On final exam day you will also write a group essay where you will receive an individual grade based on your group dynamics during the prewriting activities (idea generation and organization plan) and your final written product. Each person in the group will write a different section of the essay, and you will be graded on your own final product. One person is assigned to write the introduction (with attention-getter and thesis) and the conclusion with a modern, universal connection. The other three group members each write a body paragraph. The essay prompt will give you the opportunity to discuss a number of books read this semester.
You may wish to add more literary terms to the A to Z taxonomy that you created in class.
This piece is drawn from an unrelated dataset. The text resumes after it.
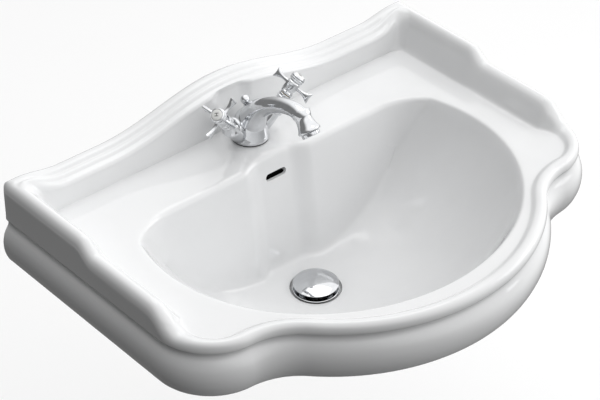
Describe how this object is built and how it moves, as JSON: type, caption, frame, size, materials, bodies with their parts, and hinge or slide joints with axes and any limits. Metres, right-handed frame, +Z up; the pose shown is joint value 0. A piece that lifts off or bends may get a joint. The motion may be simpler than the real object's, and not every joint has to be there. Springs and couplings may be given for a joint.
{
  "type": "wall-mounted washbasin",
  "caption": "Traditional bow-fronted white china washbasin with moulded rim and upstands, one-hole cross-handle mixer and pop-up waste.",
  "frame": {"origin": "on the wall face, on the basin's centre line, level with its deck", "axes": "+Z up, +Y into the wall, -Y out to the front of the basin, hot at -X and cold at +X"},
  "size_m": [0.73, 0.542, 0.4284],
  "materials": {
    "china": "gloss",
    "porcelain": "gloss",
    "chrome": "polished",
    "brass": "satin",
    "steel": "satin",
    "copper": "satin",
    "rubber": "matte",
    "nylon": "satin",
    "alumina": "satin"
  },
  "bodies": {
    "root": {"basin": "china", "tap_body": "chrome", "spout_nozzle": "chrome", "aerator_housing": "chrome", "waste_body": "chrome", "tailpiece": "chrome", "pivot_nut": "chrome", "aerator_washer": "rubber", "base_seal": "rubber", "rubber_clamp_washer": "rubber", "flange_seal": "rubber", "under_seal": "rubber", "pivot_seal": "rubber", "aerator_insert": "nylon", "left_bolt_sleeve": "nylon", "right_bolt_sleeve": "nylon", "steel_clamp_washer": "steel", "left_wall_bolt": "steel", "right_wall_bolt": "steel", "left_bolt_washer": "steel", "right_bolt_washer": "steel", "left_bolt_nut": "steel", "right_bolt_nut": "steel", "mounting_stud": "brass", "stud_nut": "brass", "backnut": "brass", "hot_tail": "copper", "hot_tail_nut": "brass", "hot_headwork": "brass", "hot_seat_seal": "rubber", "hot_fixed_disc": "alumina", "hot_bonnet": "chrome", "cold_tail": "copper", "cold_tail_nut": "brass", "cold_headwork": "brass", "cold_seat_seal": "rubber", "cold_fixed_disc": "alumina", "cold_bonnet": "chrome"},
    "hot_valve": {"hot_handle": "chrome", "hot_index_cap": "porcelain", "hot_handle_screw": "steel", "hot_spindle": "brass", "hot_moving_disc": "alumina"},
    "cold_valve": {"cold_handle": "chrome", "cold_index_cap": "porcelain", "cold_handle_screw": "steel", "cold_spindle": "brass", "cold_moving_disc": "alumina"},
    "lift": {"lift_rod": "chrome", "lift_knob": "chrome", "lift_strap": "steel", "strap_clamp": "brass", "clamp_screw": "brass"},
    "lever": {"pivot_lever": "chrome"},
    "plug": {"plug": "chrome", "plug_seal": "rubber"}
  },
  "joints": [
    {"name": "hot_turn", "type": "hinge", "parent": "root", "child": "hot_valve", "pos_m": [-0.0209, -0.0809, 0.0179], "axis": [-0.6229, -0.1987, 0.7566], "range_deg": [0, 90]},
    {"name": "cold_turn", "type": "hinge", "parent": "root", "child": "cold_valve", "pos_m": [0.0209, -0.0809, 0.0179], "axis": [0.6229, -0.1987, 0.7566], "range_deg": [-90, 0]},
    {"name": "lift_slide", "type": "slide", "parent": "root", "child": "lift", "axis": [0, 0, 1], "range_m": [0, 0.03]},
    {"name": "lever_tilt", "type": "hinge", "parent": "root", "child": "lever", "pos_m": [0, -0.193, -0.241], "axis": [1, 0, 0], "range_deg": [0, 14.98]},
    {"name": "plug_slide", "type": "slide", "parent": "root", "child": "plug", "axis": [0, 0, 1], "range_m": [-0.00636, 0]}
  ],
  "couplings": [
    {"joint": "lever_tilt", "follows": "lift_slide", "rad_per_m": 8.6881},
    {"joint": "plug_slide", "follows": "lift_slide", "ratio": -0.20851}
  ]
}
To view a list of literary terms to use when analyzing literature, click here.
Friday, January 8, 2010
Annotate literary devices. Circle or underline similes, metaphors, personifications, imagery, etc. and identify the literary device.
Analyze the theme of the selection. Write one sentence that tells what Shakespeare is teaching in the monologue or sonnet.
Turn in the sheet on Monday, January 11.
Monday, January 4, 2010
On that Tuesday you will also receive a list of words found in Midsummer Night's Dream. There are a lot of words from our SAT flocabulary list because Shakespeare loved words--even inventing words and morphing existing words.
The Midsummer vocab words will appear on the comprehensive vocabulary final exam during finals week. That test will cover all words studied so far from our SAT list.